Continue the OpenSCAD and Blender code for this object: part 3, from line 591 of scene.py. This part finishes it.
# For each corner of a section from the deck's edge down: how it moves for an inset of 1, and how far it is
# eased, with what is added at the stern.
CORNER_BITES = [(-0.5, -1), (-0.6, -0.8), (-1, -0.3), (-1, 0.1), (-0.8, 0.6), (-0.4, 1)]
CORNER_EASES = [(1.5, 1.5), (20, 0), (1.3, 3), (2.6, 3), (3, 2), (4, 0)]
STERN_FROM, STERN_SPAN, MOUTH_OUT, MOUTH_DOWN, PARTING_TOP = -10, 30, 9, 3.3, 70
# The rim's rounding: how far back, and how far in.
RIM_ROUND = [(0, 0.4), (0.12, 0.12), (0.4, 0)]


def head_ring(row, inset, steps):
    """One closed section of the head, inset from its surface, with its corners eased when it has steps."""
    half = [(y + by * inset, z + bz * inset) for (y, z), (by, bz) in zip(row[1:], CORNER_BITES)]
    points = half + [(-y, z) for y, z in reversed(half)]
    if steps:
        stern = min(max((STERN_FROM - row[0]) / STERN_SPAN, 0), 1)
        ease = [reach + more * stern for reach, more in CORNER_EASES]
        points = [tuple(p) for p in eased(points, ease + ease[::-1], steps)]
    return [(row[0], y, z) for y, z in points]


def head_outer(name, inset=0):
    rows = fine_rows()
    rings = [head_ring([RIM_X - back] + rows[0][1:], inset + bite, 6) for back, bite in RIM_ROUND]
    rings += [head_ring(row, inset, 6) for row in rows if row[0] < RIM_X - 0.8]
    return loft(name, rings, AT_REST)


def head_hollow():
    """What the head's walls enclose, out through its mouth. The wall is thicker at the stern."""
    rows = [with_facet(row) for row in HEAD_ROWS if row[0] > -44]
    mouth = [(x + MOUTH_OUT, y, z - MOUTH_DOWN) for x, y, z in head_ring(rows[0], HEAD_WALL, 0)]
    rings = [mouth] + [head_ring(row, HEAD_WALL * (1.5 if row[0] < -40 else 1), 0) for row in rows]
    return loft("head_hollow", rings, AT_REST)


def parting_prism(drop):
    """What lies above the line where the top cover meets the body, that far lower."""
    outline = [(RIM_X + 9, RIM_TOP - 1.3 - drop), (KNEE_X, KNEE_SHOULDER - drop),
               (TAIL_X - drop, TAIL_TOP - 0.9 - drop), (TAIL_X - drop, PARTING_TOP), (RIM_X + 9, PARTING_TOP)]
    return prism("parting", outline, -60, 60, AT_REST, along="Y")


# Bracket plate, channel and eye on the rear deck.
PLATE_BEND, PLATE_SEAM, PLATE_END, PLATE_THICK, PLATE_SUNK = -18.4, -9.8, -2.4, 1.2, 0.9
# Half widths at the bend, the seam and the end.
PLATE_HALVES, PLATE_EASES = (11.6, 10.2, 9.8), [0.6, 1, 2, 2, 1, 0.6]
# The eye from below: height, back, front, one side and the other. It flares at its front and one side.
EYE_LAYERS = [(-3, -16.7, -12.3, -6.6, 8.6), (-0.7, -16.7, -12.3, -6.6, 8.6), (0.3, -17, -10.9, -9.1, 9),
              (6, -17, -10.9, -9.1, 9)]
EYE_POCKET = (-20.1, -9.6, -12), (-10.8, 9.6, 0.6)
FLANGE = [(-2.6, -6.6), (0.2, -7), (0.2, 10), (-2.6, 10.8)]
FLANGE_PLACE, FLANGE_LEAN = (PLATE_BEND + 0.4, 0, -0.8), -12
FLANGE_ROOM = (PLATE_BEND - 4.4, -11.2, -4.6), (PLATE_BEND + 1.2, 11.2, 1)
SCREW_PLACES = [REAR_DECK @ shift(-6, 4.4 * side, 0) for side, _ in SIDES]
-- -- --
Stated exercise :: Print from the first line through the line that contains "return loft(name, rings, AT_REST)", please, including both, and leave out every line outside that stretch.

Exercise result ::
Continue the OpenSCAD and Blender code for this object: part 3, from line 591 of scene.py. This part finishes it.
# For each corner of a section from the deck's edge down: how it moves for an inset of 1, and how far it is
# eased, with what is added at the stern.
CORNER_BITES = [(-0.5, -1), (-0.6, -0.8), (-1, -0.3), (-1, 0.1), (-0.8, 0.6), (-0.4, 1)]
CORNER_EASES = [(1.5, 1.5), (20, 0), (1.3, 3), (2.6, 3), (3, 2), (4, 0)]
STERN_FROM, STERN_SPAN, MOUTH_OUT, MOUTH_DOWN, PARTING_TOP = -10, 30, 9, 3.3, 70
# The rim's rounding: how far back, and how far in.
RIM_ROUND = [(0, 0.4), (0.12, 0.12), (0.4, 0)]


def head_ring(row, inset, steps):
    """One closed section of the head, inset from its surface, with its corners eased when it has steps."""
    half = [(y + by * inset, z + bz * inset) for (y, z), (by, bz) in zip(row[1:], CORNER_BITES)]
    points = half + [(-y, z) for y, z in reversed(half)]
    if steps:
        stern = min(max((STERN_FROM - row[0]) / STERN_SPAN, 0), 1)
        ease = [reach + more * stern for reach, more in CORNER_EASES]
        points = [tuple(p) for p in eased(points, ease + ease[::-1], steps)]
    return [(row[0], y, z) for y, z in points]


def head_outer(name, inset=0):
    rows = fine_rows()
    rings = [head_ring([RIM_X - back] + rows[0][1:], inset + bite, 6) for back, bite in RIM_ROUND]
    rings += [head_ring(row, inset, 6) for row in rows if row[0] < RIM_X - 0.8]
    return loft(name, rings, AT_REST)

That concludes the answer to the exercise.